Debra’s mother begged her not to leave South Carolina, but the move to Connecticut with her husband and young children in 1997 was inevitable. When Debra’s mother passed away one year later, at just 51-years-old, Debra was devastated. “I thought I had more time with her.” She started drinking the day she came home from her mother’s funeral. “I guess I just tried to suffocate it, tried not to feel it.”
Debra and her husband continued with their lives, raising their three children and operating a very successful business. They were drinking a lot. Eventually, an acquaintance offered Debra cocaine, and, as she puts it, “we were off and running.” Debra says that being an addict and making a lot of money don’t mix. This proved true for her. Whether using alcohol, crack cocaine, heroin, marijuana, or pain pills, she became lost in addiction.

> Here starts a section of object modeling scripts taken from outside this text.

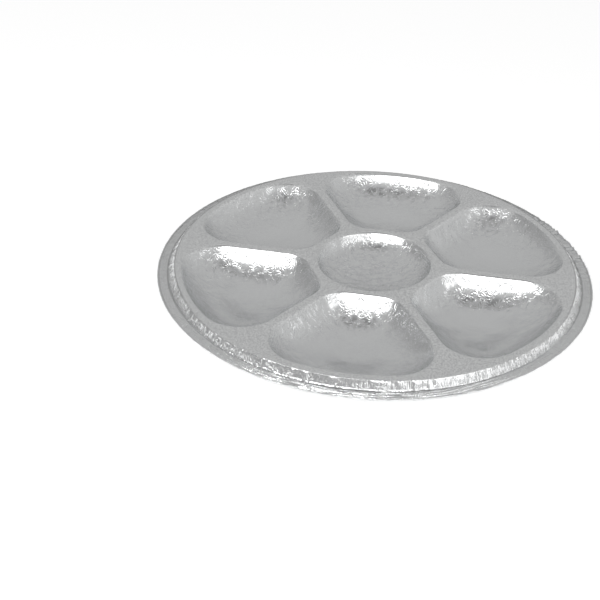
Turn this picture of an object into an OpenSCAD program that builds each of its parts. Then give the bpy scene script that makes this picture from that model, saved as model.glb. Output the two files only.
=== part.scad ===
/* [Plate] */
// Diameter over the rolled edge
plate_d = 350; // [320:1:380]
// Height of the deck above the table, which is also how deep the outer wells are pressed
plate_h = 24; // [20:0.5:29]
// Thickness of the foil
foil_t = 0.12; // [0.1:0.01:0.25]

/* [Rim] */
// Width of the sloping skirt, measured flat
skirt_w = 4.9; // [4:0.1:7]
// Height that the skirt falls from the deck to the flange
skirt_drop = 6.6; // [4.5:0.1:8]
// Number of steps round the crimped skirt, two to a crimp
crimp_steps = 216; // [180:2:220]
// Greatest depth of the skirt's crimps
crimp_d = 0.45; // [0.1:0.05:0.7]
// Width of the flange from the foot of the skirt to the outside of the rolled edge
flange_w = 8.7; // [7:0.1:11]
// Thickness of the rolled edge
roll_d = 2; // [1.6:0.1:2.6]

/* [Outer wells] */
// Number of outer wells
well_count = 6; // [5:1:6]
// Width of the webs between neighbouring outer wells
web_w = 4.4; // [3:0.1:8]
// Width of the web between the centre well and each outer well
centre_web_w = 3; // [2:0.1:6]
// Width of the deck outside the outer wells
rim_web_w = 4.4; // [3:0.1:8]
// Plan radius of the wells' outer corners
outer_corner_r = 32; // [26:0.5:36]
// Plan radius of the wells' inner corners
inner_corner_r = 23.5; // [18:0.5:26]
// Plan radius of the floors' outer corners
floor_outer_r = 17; // [10:0.5:20]
// Plan radius of the floors' inner corners
floor_inner_r = 11; // [6:0.5:13]
// Radius of the bowl between the walls and the floors
bowl_r = 37; // [28:1:40]
// How much lower the middle of a floor is than its edge
floor_dish = 1.5; // [0.8:0.1:3]
// Slope of the floors at their edges in degrees
floor_slope = 9; // [5:1:14]
// Share by which the walls are lower and narrower on the rim side
rim_rise = 0.16; // [0:0.02:0.24]

/* [Centre well] */
// Diameter of the centre well at the deck
centre_d = 95; // [86:1:100]
// Depth of the centre well
centre_depth = 16; // [13:0.5:19]
// Radius of the bowl between the centre well's wall and its floor
centre_bowl_r = 18; // [12:0.5:21]
// How much lower the middle of the centre well's floor is than its edge
centre_dish = 3.5; // [1.5:0.1:5]
// Slope of the centre well's floor at its edge in degrees
centre_floor_slope = 13; // [7:1:18]

/* [Walls] */
// Radius of the rolled lip round each well
lip_r = 3; // [2:0.1:4]
// Steepest slope of the walls in degrees
wall_slope = 58; // [52:1:62]

/* [Hidden] */

deck_z = plate_h;
well_depth = plate_h - foil_t;
wall_drop = well_depth - floor_dish;
mid_z = deck_z - foil_t / 2;
foot_r = plate_d / 2 - flange_w;
foot_z = mid_z - skirt_drop;
deck_r = foot_r - skirt_w;

// Flat margin of each outer well's foil and of the skirt's, and how much of it lies within the next foil
margin = 0.6;
margin_lap = 0.3;

// Angle at which the flange turns up into the rolled edge, and how far the roll curls past its outside
roll_rise = 45;
roll_turn = 200;

// Steps of the arcs in the section and in the plan
lip_steps = 2;
bowl_steps = 4;
dish_steps = 2;
centre_dish_steps = 6;
roll_steps = 12;
outer_corner_steps = 6;
inner_corner_steps = 4;
outer_edge_steps = 4;
inner_edge_steps = 2;
side_steps = 1;

function arc(centre, r, from, to, steps) =
    [for (k = [0:steps]) centre + r * [cos(from + (to - from) * k / steps), sin(from + (to - from) * k / steps)]];

function mix(a, b, share) = a + (b - a) * share;

function unit(v) = v / norm(v);

// Wall of a well as [run, drop, slope] from the lip inwards: a rolled lip, a straight flank and a bowl that
// ends at the slope of the floor's edge. A bowl too large for its wall is made to fit, with this share of
// the wall left straight
least_flank = 0.02;
lip_drop = lip_r * (1 - cos(wall_slope));

function fitted_bowl(drop, bowl, edge) =
    min(bowl, (drop * (1 - least_flank) - lip_drop) / (cos(edge) - cos(wall_slope)));

function run_of(drop, bowl, edge) =
    (lip_r + bowl) * sin(wall_slope) - bowl * sin(edge)
    + (drop - lip_drop - bowl * (cos(edge) - cos(wall_slope))) / tan(wall_slope);

function wall_section(drop, bowl, edge, lips, bowls) =
    let (run = run_of(drop, bowl, edge))
    concat(
        [for (k = [0:lips])
            let (a = wall_slope * k / lips) [lip_r * sin(a), lip_r * (1 - cos(a)), a]],
        [for (k = [0:bowls])
            let (a = mix(wall_slope, edge, k / bowls))
            [run - bowl * (sin(a) - sin(edge)), drop - bowl * (cos(edge) - cos(a)), a]]);

// Floor from its edge, at share 0, to its middle: how far it has fallen, and its slope there
function dish_fall(fall, length, edge, share) =
    fall * pow(share, 2) * (3 - 2 * share) + length * tan(edge) * share * pow(1 - share, 2);

function dish_slope(fall, length, edge, share) =
    atan(6 * share * (1 - share) * fall / length + tan(edge) * (1 - share) * (1 - 3 * share));

// Plan outline of an outer well that points along +X, as four corner arcs and the lines between them
half_turn = 180 / well_count;

function corner_y(x, inset, r) = (sin(half_turn) * x - inset - r) / cos(half_turn);

function outer_corner(inset, reach, r) =
    let (off = inset + r, along = sqrt(pow(reach - r, 2) - pow(off, 2)))
    [along * cos(half_turn) + off * sin(half_turn), along * sin(half_turn) - off * cos(half_turn)];

function half_outline(inset, start, reach, inner_r, outer_r) =
    let (
        oc = outer_corner(inset, reach, outer_r),
        ic = [start + inner_r, corner_y(start + inner_r, inset, inner_r)],
        rise = atan2(oc[1], oc[0]),
        side = 90 + half_turn,
        side_from = oc + outer_r * [cos(side), sin(side)],
        side_to = ic + inner_r * [cos(side), sin(side)])
    concat(
        arc([0, 0], reach, 0, rise, outer_edge_steps / 2),
        [for (k = [1:outer_corner_steps]) arc(oc, outer_r, rise, side, outer_corner_steps)[k]],
        [for (k = [1:side_steps]) mix(side_from, side_to, k / side_steps)],
        [for (k = [1:inner_corner_steps]) arc(ic, inner_r, side, 180, inner_corner_steps)[k]],
        [for (k = [1:inner_edge_steps / 2]) [start, ic[1] * (1 - k * 2 / inner_edge_steps)]]);

function outline(inset, start, reach, inner_r, outer_r) =
    let (half = half_outline(inset, start, reach, inner_r, outer_r), n = len(half))
    concat(half, [for (k = [n - 2:-1:1]) [half[k][0], -half[k][1]]]);

well_start = centre_d / 2 + centre_web_w;
well_reach = deck_r - rim_web_w;

function mouth_grown(by) = outline(
    web_w / 2 - by, well_start - by, well_reach + by, inner_corner_r + by, outer_corner_r + by);

mouth = mouth_grown(0);
bowl = fitted_bowl(wall_drop, bowl_r, floor_slope);
wall_run = run_of(wall_drop, bowl, floor_slope);
full_floor = outline(
    web_w / 2 + wall_run, well_start + wall_run, well_reach - wall_run, floor_inner_r, floor_outer_r);

// Where the middle of a floor lies along X and where the rim side begins, and how much of a floor is flat
floor_inner_x = well_start + wall_run;
floor_outer_x = well_reach - wall_run;
middle_share = 0.42;
rim_side_share = 0.3;
flat_share = 0.2;
floor_middle = [mix(floor_inner_x, floor_outer_x, middle_share), 0];
rim_side_x = mix(floor_inner_x, floor_outer_x, rim_side_share);

// Size of the wall at each point of the outline, as a share of the full wall
wall_share = [for (p = full_floor)
    let (u = max(0, (p[0] - rim_side_x) / (floor_outer_x - rim_side_x)))
    1 - rim_rise * pow(u, 2) * (3 - 2 * u)];

// Points of the foil's upper face as [place, height, slope, way down the slope]
function wall_point(i, s) =
    let (inward = full_floor[i] - mouth[i])
    [mouth[i] + inward * wall_share[i] * s[0] / wall_run,
        deck_z - s[1] * wall_share[i],
        atan(tan(s[2]) * wall_run / norm(inward)),
        unit(inward)];

function floor_point(i, share) =
    let (
        edge = mix(mouth[i], full_floor[i], wall_share[i]),
        inward = (floor_middle - edge) * (1 - flat_share),
        drop = wall_drop * wall_share[i],
        fall = well_depth - drop)
    [edge + inward * share,
        deck_z - drop - dish_fall(fall, norm(inward), floor_slope, share),
        dish_slope(fall, norm(inward), floor_slope, share),
        unit(inward)];

// Foil of an outer well: a flat margin in the deck, then points down the wall and over the floor, with a
// copy of every point one foil below it
module well_foil() {
    n = len(mouth);
    down = concat(
        [for (p = mouth_grown(margin)) [p, deck_z, 0, [0, 0]]],
        [for (s = wall_section(wall_drop, bowl, floor_slope, lip_steps, bowl_steps)) for (i = [0:n - 1])
            wall_point(i, s)],
        [for (k = [1:dish_steps]) for (i = [0:n - 1])
            floor_point(i, k / dish_steps)]);
    upper = [for (p = down) concat(p[0], p[1])];
    lower = [for (p = down) concat(p[0], p[1]) - foil_t * concat(p[3] * sin(p[2]), cos(p[2]))];
    under = len(upper);
    last = under - n;
    skin = [for (j = [0:n:last - n]) for (i = [0:n - 1])
        let (a = j + i, b = j + (i + 1) % n, c = a + n, d = b + n)
        each [[a, c, b], [b, c, d]]];
    rim = [for (i = [0:n - 1])
        let (a = i, b = (i + 1) % n)
        each [[a, b, a + under], [b, b + under, a + under]]];
    faces = concat(
        skin,
        [for (f = skin) [f[0] + under, f[2] + under, f[1] + under]],
        rim,
        [[for (i = [n - 1:-1:0]) last + i]],
        [[for (i = [0:n - 1]) last + under + i]]);
    polyhedron(points = concat(upper, lower), faces = faces, convexity = 6);
}

// Foil strip: a centre line given half the foil's thickness on each side, with mitred bends
function normal_at(path, k) =
    let (
        n = len(path),
        before = unit(path[max(k, 1)] - path[max(k, 1) - 1]),
        after = unit(path[min(k, n - 2) + 1] - path[min(k, n - 2)]),
        way = unit(before + after),
        stretch = way * after)
    [-way[1], way[0]] / stretch;
function strip(path, t) = concat(
    [for (k = [0:len(path) - 1]) path[k] + normal_at(path, k) * t / 2],
    [for (k = [len(path) - 1:-1:0]) path[k] - normal_at(path, k) * t / 2]);

// Centre well and deck: the foil's centre line from the axis out to the skirt's margin, revolved
module centre_well_and_deck() {
    drop = centre_depth - centre_dish;
    round = fitted_bowl(drop, centre_bowl_r, centre_floor_slope);
    wall = wall_section(drop, round, centre_floor_slope, 2 * lip_steps, 2 * bowl_steps);
    floor_r = centre_d / 2 - run_of(drop, round, centre_floor_slope);
    dish_w = floor_r * (1 - flat_share);
    path = concat(
        [[0, mid_z - centre_depth]],
        [for (k = [centre_dish_steps:-1:1])
            let (share = k / centre_dish_steps)
            [floor_r - dish_w * share,
                mid_z - drop - dish_fall(centre_dish, dish_w, centre_floor_slope, share)]],
        [for (k = [len(wall) - 1:-1:0]) [centre_d / 2 - wall[k][0], mid_z - wall[k][1]]],
        [[deck_r - margin + margin_lap, mid_z]]);
    rotate_extrude($fn = 180)
        polygon(strip(path, foil_t));
}

// Flange and rolled edge: a flat ring whose outside turns up a little and then curls under itself
module flange_and_roll() {
    r = (roll_d - foil_t) / 2;
    centre = [plate_d / 2 - roll_d / 2, foot_z - r * cos(roll_rise)];
    path = concat(
        [[foot_r + crimp_d + margin - margin_lap, foot_z]],
        arc(centre, r, 90 + roll_rise, 0, roll_steps / 2),
        [for (k = [1:roll_steps]) arc(centre, r, 0, -roll_turn, roll_steps)[k]]);
    rotate_extrude($fn = 180)
        polygon(strip(path, foil_t));
}

// Crimps go in and out by turns, and their depth wanders round the rim as gathered foil's does
function crimp(k) = (k % 2 == 0 ? 1 : -1) * crimp_d * (0.6 + 0.25 * sin(7 * turn(k)) + 0.15 * sin(31 * turn(k)));
function turn(k) = 360 * k / crimp_steps;

// Crimped skirt: its section is swept round step by step, pushed in and out at mid height and at the foot.
// The foil's two faces are split along the same diagonals, so that they never cross.
module crimped_skirt() {
    out = unit([skirt_drop, skirt_w]);
    sections = [for (k = [0:crimp_steps - 1])
        strip([
            [deck_r - margin, mid_z],
            [deck_r, mid_z],
            [(deck_r + foot_r) / 2, (mid_z + foot_z) / 2] + out * crimp(k),
            [foot_r - crimp(k), foot_z],
            [foot_r + crimp_d + margin, foot_z]], foil_t)];
    n = len(sections[0]);
    points = [for (k = [0:crimp_steps - 1]) for (p = sections[k])
        [p[0] * cos(turn(k)), p[0] * sin(turn(k)), p[1]]];
    faces = [for (k = [0:crimp_steps - 1]) for (i = [0:n - 1])
        let (
            next = (k + 1) % crimp_steps,
            a = k * n + i,
            b = k * n + (i + 1) % n,
            c = next * n + i,
            d = next * n + (i + 1) % n)
        each i < n / 2 ? [[a, c, b], [b, c, d]] : [[a, c, d], [a, d, b]]];
    polyhedron(points = points, faces = faces, convexity = 6);
}

module each_well() {
    for (k = [0:well_count - 1])
        rotate(k * 2 * half_turn)
            children();
}

// The whole platter is one sheet of foil, pressed in one stroke and rolled over at its edge
module platter() {
    color("silver") {
        difference() {
            centre_well_and_deck();
            each_well()
                translate([0, 0, deck_z - 2 * foil_t])
                    linear_extrude(height = 3 * foil_t)
                        polygon(mouth_grown(margin - margin_lap));
        }
        each_well()
            well_foil();
        crimped_skirt();
        flange_and_roll();
    }
}

platter();
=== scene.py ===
"""A round divided serving platter, pressed from embossed aluminium foil, on a pale studio floor.

The platter is one sheet of foil. It is modelled as two closed meshes that meet edge to edge in the
flat deck: the pressed sheet with its seven wells, and the crimped rim with its rolled edge. Sizes in
the classes are millimetres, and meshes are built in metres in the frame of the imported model.
"""
import logging
import math
from dataclasses import dataclass
from enum import Enum

import bmesh
import bpy
from mathutils import Matrix, Vector, noise


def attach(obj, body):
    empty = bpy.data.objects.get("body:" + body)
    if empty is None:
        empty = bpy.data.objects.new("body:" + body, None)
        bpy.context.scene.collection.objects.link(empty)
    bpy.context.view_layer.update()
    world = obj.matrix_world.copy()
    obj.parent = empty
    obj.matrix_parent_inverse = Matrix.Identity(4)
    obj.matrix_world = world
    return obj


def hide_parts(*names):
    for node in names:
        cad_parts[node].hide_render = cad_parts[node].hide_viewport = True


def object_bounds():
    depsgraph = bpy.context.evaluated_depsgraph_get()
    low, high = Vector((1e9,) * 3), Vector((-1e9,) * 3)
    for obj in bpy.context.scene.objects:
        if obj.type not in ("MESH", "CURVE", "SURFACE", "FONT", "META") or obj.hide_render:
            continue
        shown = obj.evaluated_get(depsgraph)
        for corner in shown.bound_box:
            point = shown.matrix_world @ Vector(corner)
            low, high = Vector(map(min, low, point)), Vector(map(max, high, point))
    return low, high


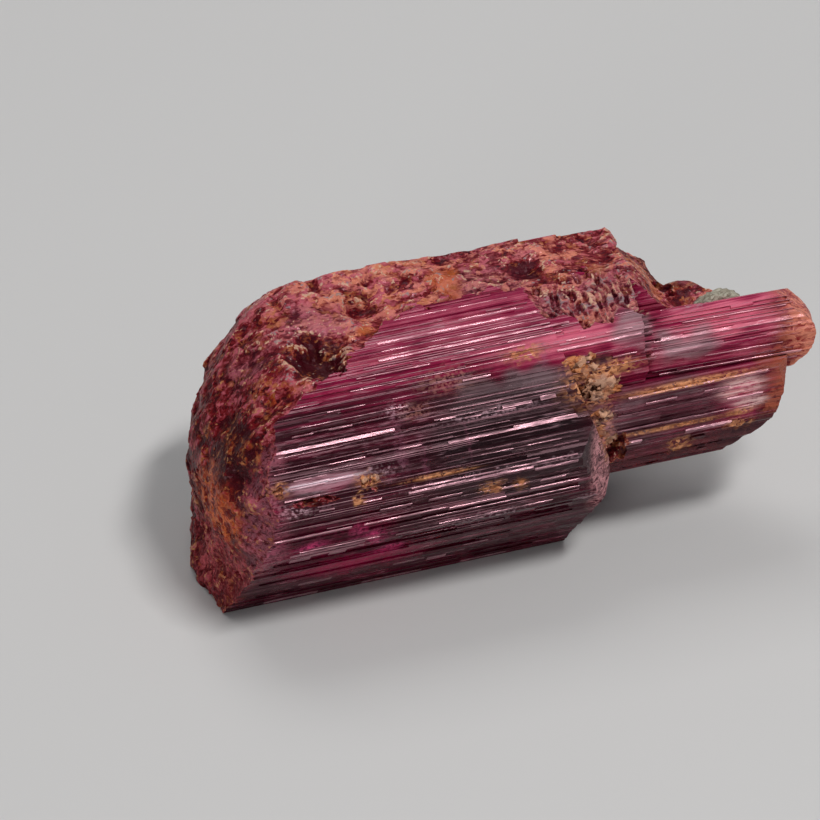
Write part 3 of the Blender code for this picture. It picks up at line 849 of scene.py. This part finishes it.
def shaken(wander, by):
    """The place, pushed about, so that what is laid out on it has uneven edges."""
    return moved(place, scaled(moved(wander, (-0.5, -0.5, -0.5)), (by, by, by)))


px, _, pz = parts(place)
wavy = shaken(wobble(0.7), 1.8)
clots = wobble(3.0)
ragged = shaken(clots, 0.6)
is_broken, is_clay, is_bright, relief_shading = (
    Wire.make(tree, "ShaderNodeAttribute", output="Fac", attribute_name=name)
    for name in ("broken", "clay", "bright", "relief_shading"))

# lines that run along the prisms, and grains
fine_lines = cloud(scaled(place, (0.10, 6.5, 6.5)), 1.0, 2.0)
hair_lines = cloud(scaled(place, (1.1, 17.0, 17.0)), 1.0, 1.0)
broad_lines = cloud(scaled(place, (0.06, 1.5, 1.5)), 1.0, 2.0)
patches = cloud(place, 0.45, 2.0)
speck = cloud(place, 5.0, 1.0, 0.65)
grain_pale, grain_ochre, grain_dark = grains(scaled(ragged, (0.5, 1.0, 1.0)), 2.6)
clotted = moved(place, scaled(clots, (0.3, 0.3, 0.3)))
chip_pale, chip_ochre, chip_dark = grains(scaled(clotted, (0.6, 1.0, 1.0)), 7.5)
stain = cloud(moved(place, (31, 7, 3)), 0.7, 2.0, 0.8)
blush = cloud(scaled(moved(place, (3, 17, 23)), (0.6, 1.0, 1.0)), 1.0, 2.0, 0.8)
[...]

Debra’s life had fallen apart. Her marriage ended, she was evicted from her house, she lost custody of her youngest child to her ex-husband’s family, and she was arrested four times in three months. Debra tried rehab, short-term stays at shelters, longer term support programs, living with a boyfriend’s parents, living in an illegal apartment without heat or hot water, and staying on friends’ couches. She tried to find work, and even held some temporary jobs, but could not get back on her feet. “It seemed like I had so much stacked against me.”
Debra first stood in line to get a bed at Columbus House’s New Haven Shelter in 2012. (At that time, before the creation of the state-wide Coordinated Access Network, the referral process for finding shelter was not as streamlined as it is today. Getting in line at the shelter each afternoon at 4pm was the only way to ensure your bed.) Debra says she was scared, timid, and shy. She was surrounded by people from all walks of life — some whom she worried might influence her to make bad choices. The rooms felt crowded. She often asked to sleep in the dining room where women were allowed to stay if the rooms were at capacity. Luckily, the staff allowed her to do this, even when the women’s bedrooms were not full.
Debra says, while at Columbus House, her case manager worked diligently to connect her to every available housing opportunity. She was put on a waiting list for supportive housing and told to call each week. She did not have a steady phone number to be reached at. Debra called every week, and finally, a year later, she got the good news. She would be getting a room at Sojourners Place, a Columbus House supportive housing program with an on-site case manager for women suffering from both addiction and mental illness. Debra explains, “I was extremely grateful as my case manager gave me my keys. I knew that I could stay here. This was my room and I did not have to leave.”
Debra has lived at Sojourners Place for over three years. Her life is getting back on track. “Finally, after I got here, my life seemed to even out. People are giving me the right resources.” Debra meets often with her case manager, and with her doctors. She’s working on getting her health back after years of neglecting herself. She contracted Hepatitis C during that time and has to take medicine that sometimes makes her sick. “It’s good to know I have a place to come back and lay down when I don’t feel good.”
Debra does not plan to live at Sojourners forever. Her case manager thinks she is very close to being ready for her own apartment. Debra still has some health issues to address, and continues to work on her future goals, which include staying healthy and looking for employment. She is reconnected with her adult daughters and enjoys spending holidays, and even going on vacation with them. Debra is very proud of her children, and likewise, she says, “My kids are proud of me.” Debra still thinks about her mother every day. She keeps a picture of her in her room at Sojourners Place. She says her daughters look just like her mother.
Debra continues to be grateful for the services she receives. She is amazed at how compassionate her case worker is, always asking how Columbus House can better serve her and her housemates. She says she will miss Sojourners when she leaves. “It’s a privilege to live in this house. It’s not just a room, it’s a lot of things. It’s a community, it’s a family, it’s us learning how to live a lot better.”